Technology: go cloud and be scalable—even as an MVP
In the old days, say five years ago (!), we’d build a minimum viable product (MVP) with just enough tech to have the app working, but there would be a huge effort to rebuild the app with larger scale tech to go beyond the MVP. A prototype would be built with a hellish mess that constantly broke. These days, cloud native, SaaS, IaaS are ideal for the prototype, the MVP, and the final product evolution, simplifying and reducing the amount of coding and QA significantly. Plus, you have the correct architecture and solution to scale and update beyond the MVP. We are moving so fast into the low-code world that prototypes, MVPs, and full releases are starting to blur and overlap in terms of tech.
Regulation: keep it simple—why take a regulated path?

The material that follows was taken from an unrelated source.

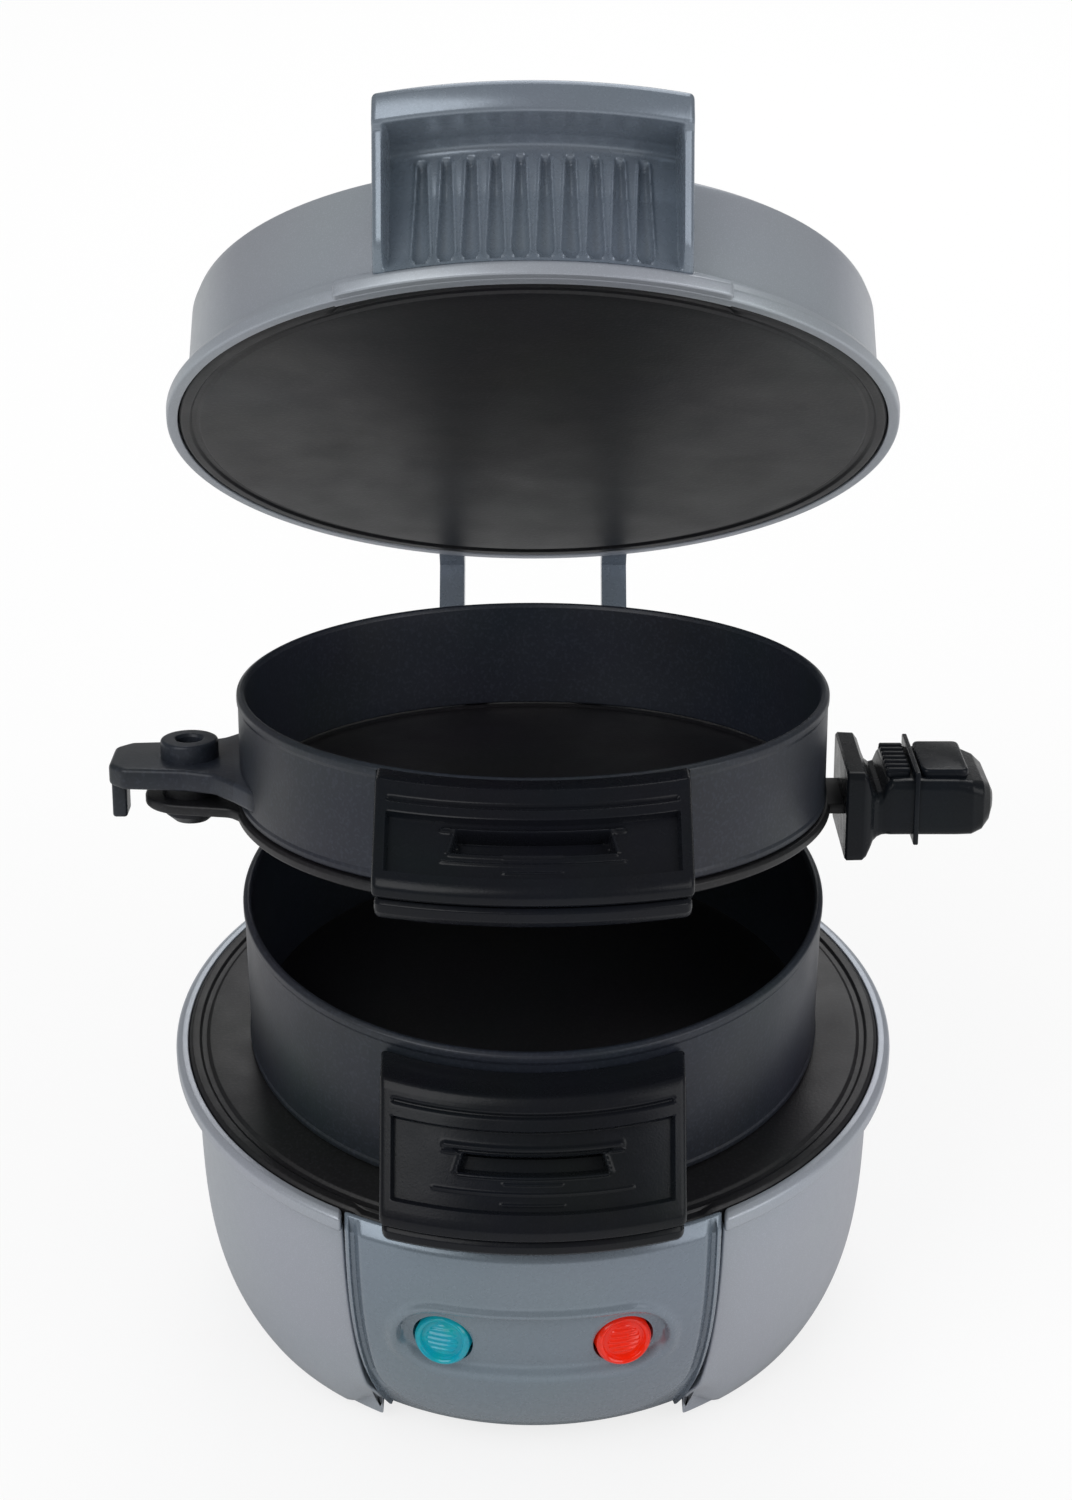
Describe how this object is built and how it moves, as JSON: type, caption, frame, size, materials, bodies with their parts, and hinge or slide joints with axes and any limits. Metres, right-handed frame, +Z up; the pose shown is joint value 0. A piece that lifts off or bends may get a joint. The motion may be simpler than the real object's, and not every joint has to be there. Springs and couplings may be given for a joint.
{
  "type": "breakfast sandwich maker",
  "caption": "Round electric sandwich maker standing open: bowl-shaped base with pilot lights, two hinged rings, a swing-out cooking plate and a hinged lid with a heating plate.",
  "frame": {"origin": "centre of the base on the plane that its feet stand on", "axes": "+Z up, -Y towards the user and the indicator lights, +Y to the hinge, +X to the cooking plate's grip"},
  "size_m": [0.173, 0.1954, 0.2531],
  "materials": {
    "shell_paint": "satin silver blue-grey paint over moulded plastic and sheet",
    "panel_paint": "satin grey-blue paint",
    "ring_coating": "dark charcoal satin non-stick coating on cast aluminium",
    "plate_coating": "matt black non-stick coating on cast aluminium",
    "handle_plastic": "black heat-resistant plastic, satin",
    "steel": "zinc-plated or bright steel",
    "dark_steel": "blackened steel, satin",
    "shield_steel": "bright rolled sheet",
    "element_steel": "oxidised tube",
    "green_lens": "clear-tinted gloss plastic",
    "red_lens": "clear-tinted gloss plastic",
    "ceramic": "ivory heat-resistant moulding",
    "rubber": "soft black rubber",
    "cover_plastic": "black moulded plastic, fine texture"
  },
  "bodies": {
    "base": {"base_shell": "shell_paint", "front_panel": "panel_paint", "green_lens": "green_lens", "red_lens": "red_lens", "indicator_lamps": "ceramic", "bottom_cover": "cover_plastic", "feet": "rubber", "lower_heating_plate": "plate_coating", "lower_heating_element": "element_steel", "lower_heat_shield": "shield_steel", "thermostat": "ceramic", "thermal_fuse": "ceramic", "terminal_block": "ceramic", "lower_plate_screws": "steel", "bottom_screws": "steel", "hinge_tower": "panel_paint", "hinge_pin": "steel", "cord_bushing": "rubber"},
    "lower_ring": {"lower_ring": "ring_coating", "lower_ring_handle": "handle_plastic", "lower_handle_lip": "handle_plastic", "lower_handle_screws": "steel", "lower_ring_bracket": "ring_coating"},
    "top_ring": {"top_ring": "ring_coating", "top_ring_handle": "handle_plastic", "top_handle_lip": "handle_plastic", "top_handle_screws": "steel", "top_ring_bracket": "ring_coating"},
    "cooking_plate": {"cooking_plate": "plate_coating", "plate_grip": "handle_plastic", "plate_grip_cap": "handle_plastic", "plate_grip_screw": "steel", "pivot_stud": "dark_steel"},
    "lid": {"lid_cover": "shell_paint", "lid_handle": "panel_paint", "upper_heating_plate": "plate_coating", "upper_heating_element": "element_steel", "lid_heat_shield": "shield_steel", "upper_thermal_fuse": "ceramic", "upper_plate_screws": "steel", "lid_hinge_arm": "panel_paint"}
  },
  "joints": [
    {"name": "lower_ring_hinge", "type": "hinge", "parent": "base", "child": "lower_ring", "pos_m": [0, 0.0826, 0.086], "axis": [-1, 0, 0], "range_deg": [0, 20]},
    {"name": "top_ring_hinge", "type": "hinge", "parent": "lower_ring", "child": "top_ring", "pos_m": [0, 0.0826, 0.086], "axis": [-1, 0, 0], "range_deg": [-12, 18]},
    {"name": "lid_hinge", "type": "hinge", "parent": "top_ring", "child": "lid", "pos_m": [0, 0.0826, 0.086], "axis": [-1, 0, 0], "range_deg": [-35, 45]},
    {"name": "plate_swing", "type": "hinge", "parent": "top_ring", "child": "cooking_plate", "pos_m": [-0.0676, 0.00388, 0.11295], "axis": [0, -0.2079, -0.9781], "range_deg": [0, 110]}
  ]
}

If an app is associated with a clinical device, then it is subject to FDA approval, with no exceptions. Likewise, if it is part of a prescription drug regime. While there is tremendous value in building preventative health and wellness apps, which can help you avoid regulatory complexities, building something that solves real patient pain points and changes lives is completely worth it. Knowing whether your app will be regulated before you begin the build can help you to adequately plan. The best path is the one that will deliver the greatest impact, on time and on budget.
Individually, these pieces are straightforward. Bringing them all together neatly without creating a bloated mess is where the art and science of your medical app come together. Be careful; adding features that users think they want can result in an app that they like less. Counterintuitive? Maybe. For some high-level thinking on this challenge, take a look at the book by Jeffrey Kluger: “Simplexity: Why Simple Things Become Complex (and How Complex Things Can Be Made Sim)”
1. Mustafa, Abdulsalam Salihu, et al. “User Engagement and Abandonment of mHealth: A Cross-Sectional Survey.” Healthcare (Basel, Switzerland), U.S. National Library of Medicine, 24 Jan. 2022, www.ncbi.nlm.nih.gov/pmc/articles/PMC8872344/.